INSTRUCTIONS FOR THE TASK: Seek out every line containing the word "update", and copy each.

START COLLECTED DATA

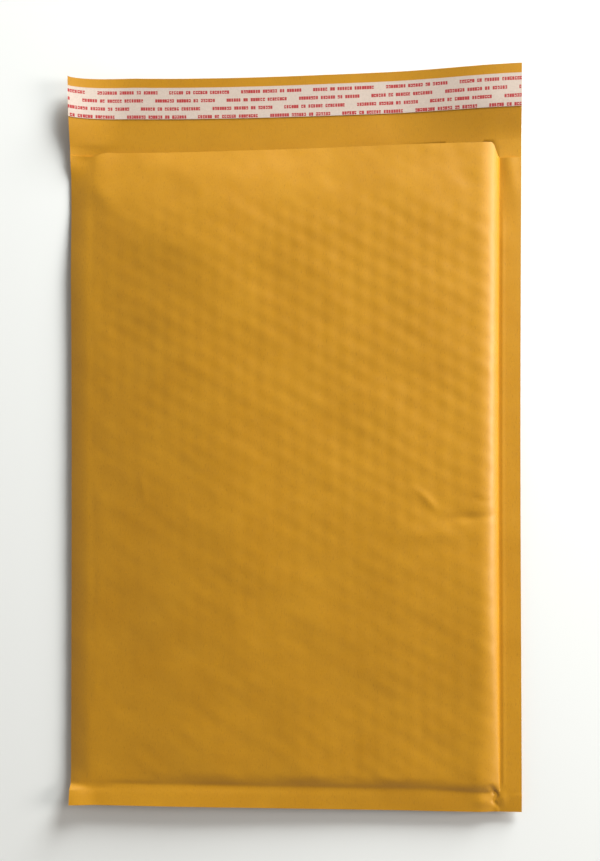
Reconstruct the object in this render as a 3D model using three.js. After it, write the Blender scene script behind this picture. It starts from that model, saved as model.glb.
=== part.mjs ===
// A padded mailing envelope, empty and open, lying on its back.
// X runs across it, +Y from the bottom fold to the flap, +Z up through its front panel.
// The origin is at the centre of the box that bounds it, on the surface it lies on. Millimetres.
import * as THREE from "three";
import { mergeVertices } from "three/addons/utils/BufferGeometryUtils.js";

// Driving dimensions.
const WIDTH = 267;             // paper, side to side
const LENGTH = 435;            // bottom fold to the far corners of the flap
const FLAP_LENGTH = 45.5;      // mouth to the flap's free edge
const SIDE_SEAL = 12.7;        // flat strip where front and back paper are joined
const BOTTOM_MARGIN = 12.8;    // flat paper between the bottom fold and the padding
const PAPER = 0.3;             // thickness of one panel
const GAP = 0.3;               // air between neighbouring layers
const FILM = 3;                // bubble film, one layer
const PILLOW_HEIGHT = 12.2;    // outside, near the edges of the padding
const CROWN = 1.3;             // extra height in the middle of the padding
const SIDE_ROUND = 12;         // width over which the padding rises from a side seal
const MOUTH_ROUND = 16;        // the same, at the mouth
const MOUTH_ZONE = 45;         // length over which the side round grows to the mouth's
const END_ROUND = 16;          // length over which the padding rises from the bottom margin
const LINING_SETBACK = 3;      // the film ends this far inside the mouth
const SIDE_PULL = 0.6;         // the filled sides are drawn in by this much at mid-length
const FLAP_DIP = 3.8;          // the flap's free edge sags back by this much
const DIP_REACH = 58;          // the sag dies out this far below the mouth
const DIP_SKEW = 0.65;         // under 1 puts the deepest sag left of the middle
const CORNER_DROP = 5;         // the front panel's top edge is lower at the side seals
const FLAP_LIFT = 0.6;         // the flap's free edge stands off the surface by this much
const LEFT_LIFT = 3;           // its left corner curls up by this much more
const RIGHT_LIFT = 3.6;        // and its right corner by this much
const LIFT_REACH = 70;         // width of the curl at each corner
const LINER_START = 20.9;      // from the mouth to the release liner
const LINER_WIDTH = 19;
const ADHESIVE_START = 22.9;   // from the mouth to the adhesive
const ADHESIVE_WIDTH = 15;
const ADHESIVE_THICKNESS = 0.2;
const LINER_THICKNESS = 0.2;

// How finely the sheets are divided.
const ROUND_STEPS = 5;
const MIDDLE_COLUMNS = 10;
const MIDDLE_ROWS = 9;
const MOUTH_ROWS = 3;

const BOTTOM = -LENGTH / 2;
const MOUTH = LENGTH / 2 - FLAP_LENGTH;
const BOTTOM_SEAM = BOTTOM + BOTTOM_MARGIN;

const clamp = (value) => Math.min(1, Math.max(0, value));
const smooth = (value) => clamp(value) ** 2 * (3 - 2 * clamp(value));

// Each skin is one face of a layer: how far it lies inside the outer face of the envelope,
// and the height at which its upper and lower halves meet along the seams.
const skinInside = (inset, seam) => ({ inset, seam });
const OUTER_PAPER = skinInside(0, 2 * PAPER);
const INNER_PAPER = skinInside(PAPER, PAPER);
const OUTER_FILM = skinInside(PAPER + GAP, PAPER + GAP);
const INNER_FILM = skinInside(PAPER + GAP + FILM, PAPER + GAP + FILM);

// Plan shape ---------------------------------------------------------------------------------

const halfWidth = (y) => WIDTH / 2 - SIDE_PULL * Math.sin((Math.PI * (y - BOTTOM)) / LENGTH) ** 2;

const seamHalf = (y, skin) => halfWidth(y) - SIDE_SEAL - skin.inset;

const sideRound = (y, skin) =>
  SIDE_ROUND + (MOUTH_ROUND - SIDE_ROUND) * smooth((y - MOUTH + MOUTH_ZONE) / MOUTH_ZONE) - skin.inset;

// The sag of the mouth and flap edges: nothing at the sides, deepest left of the middle.
function sag(x, y) {
  const across = clamp(x / WIDTH + 0.5);
  const along = clamp((y - MOUTH + DIP_REACH) / (DIP_REACH + FLAP_LENGTH));
  return FLAP_DIP * along * Math.sin(Math.PI * across ** DIP_SKEW);
}

// The front panel's top edge is pulled down where it runs into the side seals.
function cornerDrop(x, y) {
  const nearSeal = 1 - smooth((halfWidth(y) - SIDE_SEAL - Math.abs(x)) / MOUTH_ROUND);
  const nearMouth = smooth((y - MOUTH + MOUTH_ZONE) / MOUTH_ZONE);
  return y > MOUTH ? 0 : CORNER_DROP * nearSeal * nearMouth;
}

// Column positions across a row: seal edge, seam, rounded side, middle, and the same mirrored.
function acrossRow(y, skin) {
  const seam = seamHalf(y, skin);
  const round = sideRound(y, skin);
  const left = [-halfWidth(y)];
  for (let step = 0; step <= ROUND_STEPS; step += 1) {
    left.push(-seam + round * (1 - Math.cos((Math.PI * step) / (2 * ROUND_STEPS))));
  }
  const middle = [];
  for (let step = 1; step < MIDDLE_COLUMNS; step += 1) {
    middle.push((seam - round) * ((2 * step) / MIDDLE_COLUMNS - 1));
  }
  return [...left, ...middle, ...left.map((x) => -x).reverse()];
}

// Row positions along the body, from the bottom seam to the end given.
function alongBody(skin, end) {
  const start = BOTTOM_SEAM + skin.inset;
  const round = END_ROUND - skin.inset;
  const mouthZone = MOUTH - MOUTH_ZONE;
  const rows = [];
  for (let step = 0; step <= ROUND_STEPS; step += 1) {
    rows.push(start + round * (1 - Math.cos((Math.PI * step) / (2 * ROUND_STEPS))));
  }
  for (let step = 1; step <= MIDDLE_ROWS; step += 1) {
    rows.push(start + round + ((mouthZone - start - round) * step) / MIDDLE_ROWS);
  }
  for (let step = 1; step <= MOUTH_ROWS; step += 1) {
    rows.push(mouthZone + ((end - mouthZone) * step) / MOUTH_ROWS);
  }
  return rows;
}

// Row positions along the flap, starting at the mouth.
const alongFlap = () => [
  MOUTH,
  MOUTH + LINER_START / 3,
  MOUTH + (2 * LINER_START) / 3,
  MOUTH + LINER_START,
  MOUTH + ADHESIVE_START,
  MOUTH + ADHESIVE_START + ADHESIVE_WIDTH / 2,
  MOUTH + ADHESIVE_START + ADHESIVE_WIDTH,
  MOUTH + LINER_START + LINER_WIDTH,
  MOUTH + FLAP_LENGTH,
];

// Heights ------------------------------------------------------------------------------------

const quarterRound = (distance, round) => Math.sqrt(1 - (1 - clamp(distance / round)) ** 2);

// Upper half of a skin over the padded pocket.
function pocketHeight(x, y, skin) {
  const side = quarterRound(seamHalf(y, skin) - Math.abs(x), sideRound(y, skin));
  const end = quarterRound(y - BOTTOM_SEAM - skin.inset, END_ROUND - skin.inset);
  const bulgeAcross = 1 - (x / seamHalf(y, OUTER_PAPER)) ** 2;
  const bulgeAlong = 1 - ((2 * y - BOTTOM_SEAM - MOUTH) / (MOUTH - BOTTOM_SEAM)) ** 2;
  const top = PILLOW_HEIGHT + CROWN * clamp(bulgeAcross) * clamp(bulgeAlong) - skin.inset;
  return skin.seam + (top - skin.seam) * side * end;
}

// Height of the flap's lower face, flat at the mouth and curling up at its two free corners.
function flapHeight(x, y) {
  const out = clamp((y - MOUTH) / FLAP_LENGTH) ** 2;
  const left = LEFT_LIFT * smooth(1 - (x + WIDTH / 2) / LIFT_REACH);
  const right = RIGHT_LIFT * smooth(1 - (WIDTH / 2 - x) / LIFT_REACH);
  return out * (FLAP_LIFT + left + right);
}

// Mesh building ------------------------------------------------------------------------------

// A sheet of points, row by row. Each height is a function of the nominal place in the sheet.
function sheetOf(rows, skin, height, firstColumn, lastColumn) {
  return rows.map((y) =>
    acrossRow(y, skin)
      .slice(firstColumn, lastColumn)
      .map((x) => new THREE.Vector3(x, y - sag(x, y) - cornerDrop(x, y), height(x, y))),
  );
}

// Quads between the points of a sheet, facing up when rows run along +Y and columns along +X.
function addSheet(triangles, sheet, faceUp) {
  for (let row = 0; row + 1 < sheet.length; row += 1) {
    for (let column = 0; column + 1 < sheet[row].length; column += 1) {
      const a = sheet[row][column];
      const b = sheet[row][column + 1];
      const c = sheet[row + 1][column + 1];
      const d = sheet[row + 1][column];
      triangles.push(...(faceUp ? [a, b, c, a, c, d] : [a, c, b, a, d, c]));
    }
  }
}

// One closed body from loose triangles whose borders match. Slivers of no area are left out.
function closedBody(triangles) {
  const solid = new THREE.BufferGeometry().setFromPoints(triangles);
  const welded = mergeVertices(solid, 1e-3);
  const corners = welded.index.array;
  const kept = [];
  for (let i = 0; i < corners.length; i += 3) {
    const [a, b, c] = corners.slice(i, i + 3);
    if (a !== b && b !== c && c !== a) kept.push(a, b, c);
  }
  welded.setIndex(kept);
  welded.computeVertexNormals();
  return welded;
}

const leftSide = (sheet) => sheet.map((row) => row[0]);
const rightSide = (sheet) => sheet.map((row) => row[row.length - 1]);
const lastRow = (sheet) => sheet[sheet.length - 1];
const atHeight = (line, z) => line.map((point) => new THREE.Vector3(point.x, point.y, z));

// A wall between two lines that run side by side, facing right of the way they run.
const addWall = (triangles, lower, upper) => addSheet(triangles, [lower, upper], true);

// The kraft sheet: front panel, back panel and flap in one piece, joined along the seals.
function kraftSheet() {
  const bodyRows = [BOTTOM, ...alongBody(OUTER_PAPER, MOUTH)];
  const pocketRows = alongBody(INNER_PAPER, MOUTH);
  const flapTop = (x, y) => PAPER + flapHeight(x, y);
  const triangles = [];

  const front = sheetOf(bodyRows, OUTER_PAPER, (x, y) => pocketHeight(x, y, OUTER_PAPER));
  const frontInside = sheetOf(pocketRows, INNER_PAPER, (x, y) => pocketHeight(x, y, INNER_PAPER), 1, -1);
  const backInside = sheetOf(pocketRows, INNER_PAPER, () => PAPER, 1, -1);
  const flap = sheetOf(alongFlap(), INNER_PAPER, flapTop);
  const bodyUnder = sheetOf(bodyRows, OUTER_PAPER, () => 0);
  const flapUnder = sheetOf(alongFlap(), INNER_PAPER, flapHeight);
  flapUnder[0] = lastRow(bodyUnder);
  addSheet(triangles, front, true);
  addSheet(triangles, frontInside, false);
  addSheet(triangles, backInside, true);
  addSheet(triangles, flap, true);
  addSheet(triangles, bodyUnder, false);
  addSheet(triangles, flapUnder, false);

  const mouthLower = [flap[0][0], ...lastRow(frontInside), flap[0].at(-1)];
  addWall(triangles, lastRow(front), mouthLower);
  addWall(triangles, bodyUnder[0], atHeight(front[0], PAPER));
  addWall(triangles, atHeight(front[0], PAPER), front[0]);
  for (const [side, turn] of [[rightSide, false], [leftSide, true]]) {
    const glueLine = atHeight(side(front), PAPER);
    const strips = [
      [side(bodyUnder), glueLine],
      [glueLine, side(front)],
      [side(flapUnder), side(flap)],
    ];
    strips.forEach((strip) => addWall(triangles, ...(turn ? strip.reverse() : strip)));
  }
  addWall(triangles, lastRow(flap), lastRow(flapUnder));
  return closedBody(triangles);
}

// The bubble lining: a folded film pocket, sealed at its sides and bottom, open at the mouth.
function bubbleLining() {
  const end = MOUTH - LINING_SETBACK;
  const triangles = [];
  const half = (skin, height) => sheetOf(alongBody(skin, end), skin, height, 1, -1);
  const outerTop = half(OUTER_FILM, (x, y) => pocketHeight(x, y, OUTER_FILM));
  const outerBottom = half(OUTER_FILM, () => OUTER_FILM.seam);
  const innerTop = half(INNER_FILM, (x, y) => pocketHeight(x, y, INNER_FILM));
  const innerBottom = half(INNER_FILM, () => INNER_FILM.seam);
  addSheet(triangles, outerTop, true);
  addSheet(triangles, outerBottom, false);
  addSheet(triangles, innerTop, false);
  addSheet(triangles, innerBottom, true);
  addWall(triangles, lastRow(outerTop), lastRow(innerTop));
  addWall(triangles, lastRow(innerBottom), lastRow(outerBottom));
  return closedBody(triangles);
}

// A thin strip that lies on the flap from one side edge to the other.
function flapStrip(start, width, clearance, thickness) {
  const rows = alongFlap().filter((y) => y >= MOUTH + start - 1e-6 && y <= MOUTH + start + width + 1e-6);
  const lower = sheetOf(rows, INNER_PAPER, (x, y) => PAPER + clearance + flapHeight(x, y));
  const upper = lower.map((row) => row.map((point) => point.clone().setZ(point.z + thickness)));
  const triangles = [];
  addSheet(triangles, upper, true);
  addSheet(triangles, lower, false);
  addWall(triangles, lower[0], upper[0]);
  addWall(triangles, lastRow(upper), lastRow(lower));
  addWall(triangles, rightSide(lower), rightSide(upper));
  addWall(triangles, leftSide(upper), leftSide(lower));
  return closedBody(triangles);
}

// Materials and assembly ---------------------------------------------------------------------

function namedMesh(name, geometry, color, roughness) {
  const mesh = new THREE.Mesh(geometry, new THREE.MeshStandardMaterial({ color, roughness, metalness: 0 }));
  mesh.name = name;
  return mesh;
}

const envelope = new THREE.Group();
envelope.name = "padded_envelope";
envelope.add(
  namedMesh("kraft_sheet", kraftSheet(), 0xcc9338, 0.7),
  namedMesh("bubble_lining", bubbleLining(), 0xe8eef0, 0.3),
  namedMesh(
    "adhesive_strip",
    flapStrip(ADHESIVE_START, ADHESIVE_WIDTH, GAP, ADHESIVE_THICKNESS),
    0xd8c48a,
    0.25,
  ),
  namedMesh(
    "release_liner",
    flapStrip(LINER_START, LINER_WIDTH, 2 * GAP + ADHESIVE_THICKNESS, LINER_THICKNESS),
    0xe6d4c4,
    0.5,
  ),
);

export default envelope;
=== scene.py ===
"""A padded mailing envelope of brown kraft paper with a bubble film lining, lying open on a pale floor.

Everything is in metres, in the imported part's frame: X across the envelope, +Y towards its flap, +Z up.
The kraft sheet is one closed mesh, the film is two walls of real bubbles, and the adhesive and the
release liner are thin layers that follow the flap.
"""

import math

import bpy
import numpy as np
from mathutils import Matrix, Vector


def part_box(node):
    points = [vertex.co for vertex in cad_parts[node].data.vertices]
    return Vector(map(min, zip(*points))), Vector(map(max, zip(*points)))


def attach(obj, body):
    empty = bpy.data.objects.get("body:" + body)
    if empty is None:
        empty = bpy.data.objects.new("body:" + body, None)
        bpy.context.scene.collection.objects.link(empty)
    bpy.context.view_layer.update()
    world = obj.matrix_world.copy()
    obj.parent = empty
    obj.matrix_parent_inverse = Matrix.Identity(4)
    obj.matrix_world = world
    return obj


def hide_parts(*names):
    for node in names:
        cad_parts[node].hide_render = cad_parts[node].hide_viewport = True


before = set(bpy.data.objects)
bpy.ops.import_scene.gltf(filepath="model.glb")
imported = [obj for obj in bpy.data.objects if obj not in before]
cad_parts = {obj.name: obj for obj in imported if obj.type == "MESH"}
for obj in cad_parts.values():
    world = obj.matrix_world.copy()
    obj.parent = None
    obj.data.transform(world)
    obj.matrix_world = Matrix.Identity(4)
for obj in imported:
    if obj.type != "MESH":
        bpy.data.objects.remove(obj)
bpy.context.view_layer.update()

MM = 0.001

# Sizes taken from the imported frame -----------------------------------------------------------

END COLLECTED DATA

ANSWER TO THE EXERCISE:
    bpy.context.view_layer.update()
bpy.context.view_layer.update()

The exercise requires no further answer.